Determinance screenshot

Look…To…The…Cyberdwarf…

Oh yeah, It’s time for The Encounter With Dracula Is Terminated! This week, I’ve been hitting the ‘post-cyberpocalyptic’ streets of Neo-New York in Chef Boyardee’s Barkley, Shut Up and Jam: Gaiden, Chapter 1 of the Hoopz Barkley SaGa.

He sucked. LOLLIES!

The Chaos Dunk, an incredibly powerful “jam”, has become a threat to the balance of chaos and order in the world. In response to this danger, it was decided that basket ball would be outlawed and a purge of basketballers would take place. It did, and “B-Ballnacht”, a day still fresh in the minds of the few survivors, wiped out thousands and thousands of the worlds greatest ballers. I feel really compelled to just point out before we go any further that this is actually a real game, and that I haven’t made it up in an irreparable lapse of what to write in this week’s article. Charles Barkley, one of the few survivors, lives with his son Hoopz. It’s a meagre existence in a ruined, crime ridden New York, but it just gets worse when “a Chaos Dunk rocks the island of Manhattan, killing 15 million!” Your guess is as good as mine.

Well, it's serious business!

With Manhattan destroyed, the finger is pointed at the protagonist, Charles, as he is the only one capable of such a stern dunking. When a sell out Michael Jordan arrives with the b-ball removal squad to take you down, you are a man on a mission: Clear your name and find out what the motherdunk is going on behind the terrorist organisation B.L.O.O.D.M.O.S.E.S, who are orchestrating these shenanigans. To be honest, you’d probably be forgiven for asserting that it’s time to slam and/or jam, and that’s EXACTLY WHAT IS GOING TO HAPPEN.

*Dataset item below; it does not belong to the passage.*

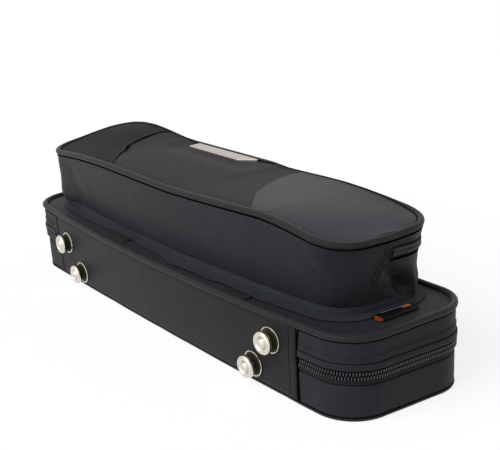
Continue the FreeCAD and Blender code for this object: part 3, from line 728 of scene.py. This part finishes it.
def zip_turns(line, first, height, half_step, warp):
    """The turns of one coil, spaced round an outline from one end to the other and leaning a little.
    They are 2 mm apart, coarser than the real ones, so that they show."""
    pitch, out, lean = 2.0, 0.6, 0.2
    count = int((line[2][-1] - 2 * first) / pitch)
    places, outward = walk(line, count, first + half_step * pitch, first + (count + half_step) * pitch)
    spots = []
    for (x, y), (nx, ny) in zip(places[:-1], outward[:-1]):
        centre = warp(np.array([[(x + nx * out, y + ny * out, height)]]), np.array([(nx, ny)]))
        face = Matrix(((-ny, nx, 0), (nx, ny, 0), (0, 0, 1))).transposed().to_4x4()
        spots.append(Matrix.Translation(centre) @ face @ Matrix.Rotation(lean, 4, "Y"))
    return repeated(small_bar(0.9, 1.3, 2.4, 0.2), spots)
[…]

You MIGHT say that. Or you might shut up.

As we’re both suffering from synopsis at this point, let’s slam and j…Lets get right to it. There is one thing that shines above all others in what makes this game the fucking master and that is the titles to its musical score. These, which incidentally sound like eighties moody synths being smashed into an Amiga, are as follows. Okay, so you’ll no doubt be containing the proverbial lols when you see the generic “boat1.mid”, but…But…..“Super! Super! Gay! Gay!” and “Click here for moustache rides” are worthy of more than note.

I believe it.

The game plays and looks a lot like a very simplified Final Fantasy VI, as does anything made with the RPG maker in question. Ain’t no bad thing, though. It’s a winning formula for telling a ridiculously over dramatic story about some exploding basket ball shit. The story itself, though, IS the genius/insanity line. Everything about it is so appallingly dumb yet awesomely fantastic. The indie game scene is fruitful and creative, I know, but come on. We all wish we’d carried on from where space jam left off…I think.

This is the most fantastic and moving video game moment ever.

I’ll be honest, as much as I find it hilarious that Michael Jordan is the equivalent of Darth Vader, I found the reams of basketballer pseudo-history a bit perturbing. This is probably because I’m British and have no recognition of these people beyond the super famous names. Still, even if I knew who they were waxing lyrical about, I wouldn’t want to hear about how each one used to be a wild mamma jamma for a few paragraphs before I can LOOK TO THE CYBERDWARF. I’m afraid it’s going to be knocked a Kim Coates head for this. What it does score points on, however, is the fact that the save points lambast you with irate fury that some people on the internet are abusing the portmanteau “vidcon” by adding a space, and that square-enix are now selling machine guns.

This game isn’t bringing anything phenomenal to the table game play wise – it’s a generic looking, generic playing RPG maker RPG. Still, that’s not what matters. What matters is that this is the first short chapter in what promises to be the best balance of unexplainably, inexcusably retarded and complete best-enjoyed-drunk joy that an RPG can offer. I strongly suggest checking it out if you’re willing to accept space jam happened and you have an interest in, um…Saving the planet from an evil basketball. I know I do.

SCORE: 3 out of 5 Kim Coates heads.

3 Responses to “Look…To…The…Cyberdwarf…”

  1. dr_pineapple:

    wtf agaga! KIM COATES? Who the heck is that? >_>

  2. Paul:

    Absolutely. Amazing. Top GFX there, Malak.

  3. malakian:

    Thanks! I’m really fond of reviewing, despite how difficult it is to just review a big joke.